Threats, which included to launch legal action over bankruptcy or fraud, were untrue and were made without contact from creditors, ASIC said.

"The defaulting debtor representations were a tactic illegitimately used by A&M Group to pressure debtors to contact A&M Group and/or make payments under their debt agreements," the regulator said in documents filed with the court.

The matter went to a penalty hearing on Wednesday after Debt Negotiators made certain admissions and agreed to settle the dispute.

However, the parties still sparred over the size of the penalty to be handed down.

ASIC's barrister Perry Herzfeld SC pushed for the $3.25 million amount, saying that revenue from the firm equalled many millions of dollars and that vulnerable people had been negatively affected by the deliberate, systemic scheme.

"The nature of the conduct is that it is apt to cause stress and embarrassment to vulnerable people," he told the court.

While a robust compliance system was now in place, this took a great deal of time to occur despite intervention by the Australian Financial Complaints Authority in 2019, Mr Herzfeld said.

"This is not a case of senior management becoming aware of the conduct, stamping down on it hard immediately, and the conduct stopping. In fact, the position seems rather to be the reverse."

The breaches were also encouraged by a bonus structure for customer service representatives, the barrister added.

In arguing for the $190,000 penalty, Mr Weinstock took a legal point that Debt Negotiators could not be fined for conduct after March 13, 2019 because of a law change on that date.

While Debt Negotiators had a revenue of several millions of dollars, most of this was paid off in dividends, leaving the company in a budget deficit, the barrister submitted.

This placed the firm in a precarious position if hit with a $3.25 million fine, the court heard.

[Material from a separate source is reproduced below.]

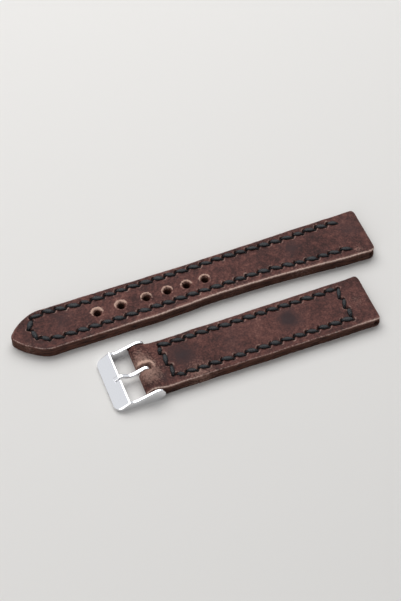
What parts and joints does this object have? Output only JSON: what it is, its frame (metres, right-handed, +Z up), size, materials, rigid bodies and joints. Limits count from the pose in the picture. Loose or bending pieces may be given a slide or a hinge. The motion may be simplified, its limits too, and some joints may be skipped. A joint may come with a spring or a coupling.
{
  "type": "leather watch strap",
  "caption": "Hand-sewn leather watch strap laid flat: a long half with punched holes and a short half with a tang buckle on a spring bar.",
  "frame": {"origin": "middle of the whole object's box, on the surface that both halves lie on", "axes": "+X along the strap towards the ends that take the watch, +Y from the short buckle half to the long holed half, +Z up out of the leather's face"},
  "size_m": [0.1194, 0.0434, 0.0048],
  "materials": {
    "outer_leather": "waxed pull-up leather, worn lighter along the edges",
    "lining_leather": "plain smooth lining leather",
    "waxed_thread": "thick waxed thread",
    "polished_steel": "polished",
    "bar_steel": "drawn and turned"
  },
  "bodies": {
    "short_strap": {"short_outer_leather": "outer_leather", "short_lining_leather": "lining_leather", "short_saddle_thread": "waxed_thread"},
    "long_strap": {"long_outer_leather": "outer_leather", "long_lining_leather": "lining_leather", "long_saddle_thread": "waxed_thread"},
    "buckle": {"buckle_frame": "polished_steel"},
    "tongue": {"buckle_tongue": "polished_steel"},
    "spring_bar": {"spring_bar_tube": "bar_steel", "spring_bar_spring": "bar_steel"},
    "near_pin": {"spring_bar_near_pin": "bar_steel"},
    "far_pin": {"spring_bar_far_pin": "bar_steel"}
  },
  "joints": [
    {"name": "long_half_lift", "type": "slide", "parent": "short_strap", "child": "long_strap", "axis": [0, 0, 1], "range_m": [0, 0.03]},
    {"name": "buckle_swing", "type": "hinge", "parent": "short_strap", "child": "buckle", "pos_m": [-0.02545, -0.01195, 0.0024], "axis": [0, 1, 0], "range_deg": [-60, 60]},
    {"name": "tongue_lift", "type": "hinge", "parent": "buckle", "child": "tongue", "pos_m": [-0.02545, -0.01195, 0.0024], "axis": [0, 1, 0], "range_deg": [0, 40]},
    {"name": "bar_roll", "type": "hinge", "parent": "buckle", "child": "spring_bar", "pos_m": [-0.02545, -0.01195, 0.0024], "axis": [0, 1, 0], "continuous": true},
    {"name": "near_pin_press", "type": "slide", "parent": "spring_bar", "child": "near_pin", "axis": [0, 1, 0], "range_m": [0, 0.0008], "stiffness_N_per_m": 1500, "springref_m": -0.001, "deforming": ["spring_bar_spring"]},
    {"name": "far_pin_press", "type": "slide", "parent": "spring_bar", "child": "far_pin", "axis": [0, -1, 0], "range_m": [0, 0.0008], "stiffness_N_per_m": 1500, "springref_m": -0.001, "deforming": ["spring_bar_spring"]}
  ]
}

"Whatever penalty is imposed, whether it's your figure or ASIC's figure ... it's going to have an impact on profit, isn't it?" Justice Bromwich asked.

"Yes, of course, but that impact would be vastly different on the amount sought by ASIC from the amount sought by my client. Fatally different," Mr Weinstock replied.

ASIC had not proved that five of the six debtors had suffered any emotional loss, had failed to show Debt Negotiators financially benefited from the breaches, and had not produced evidence about the motivation of the firm's employees in misleading clients, the court heard.

Justice Bromwich has reserved his judgment.